Czech President Petr Pavel said today in a debate with schoolchildren in Sokolov that Russian incursions into the airspace of NATO members should not be tolerated indefinitely and that the allies will one day have to shoot down some of these fighter jets, as Turkey once did.
"There are people for whom it is enough to say: don't do that, it will end badly. In the case of some, it has to end badly for them to understand that this is not the right path. The Russians are trying that with us today. They are testing not only how the air defense of individual countries, the integrated NATO system, works, but also how determined we are to truly defend ourselves," the president said in a debate with students from the Karlovy Vary region in the west of the country.

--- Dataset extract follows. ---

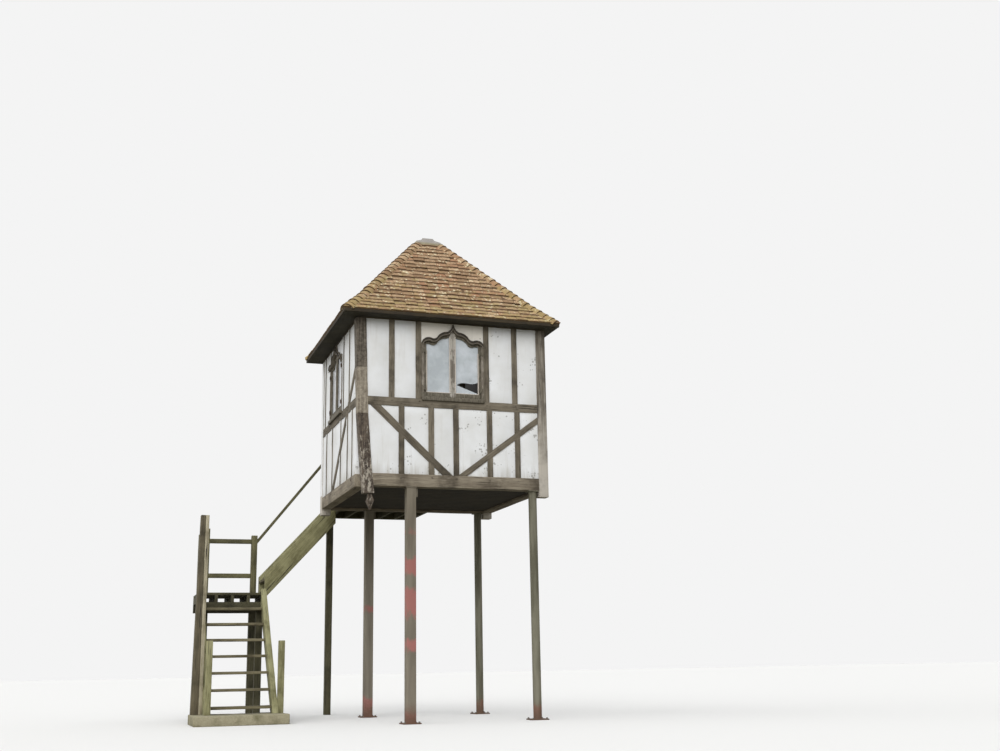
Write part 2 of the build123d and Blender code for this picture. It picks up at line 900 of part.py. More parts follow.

Pavel warned that Russia is a country that respects only force in everything it does, while interpreting restraint as weakness, and according to Russians, a weakling deserves nothing more than to be a doormat.
"I'm not saying that we should punish every airspace incursion by shooting down a Russian military plane, but if it becomes necessary, if they continue the incursions, then we will have to do it once and for all so that the Russians understand that there are rules and that they are not violated," Pavel said.
The Czech president told the students that while he was the head of the NATO Military Committee, Russia constantly violated Turkish airspace.
"They provoked, tested where they could go until the Turks, when the planes attacked for the tenth time, got angry and simply shot down two or three planes. And there was peace," Pavel said.
He added that fears that this would lead to escalation and crisis were not fulfilled because the Russians realized that they were being punished for what they were trying to do.
"Russia realized that it was facing an adversary who would not allow its airspace to be violated, and it stopped doing so," Pavel said.
According to the latest poll, Petr Pavel is the most popular president of the Czech Republic after Vaclav Havel, followed by Vaclav Klaus in third place, while Czechs named Pavel's predecessor, Miloš Zeman, as the worst president the Czech Republic has ever had.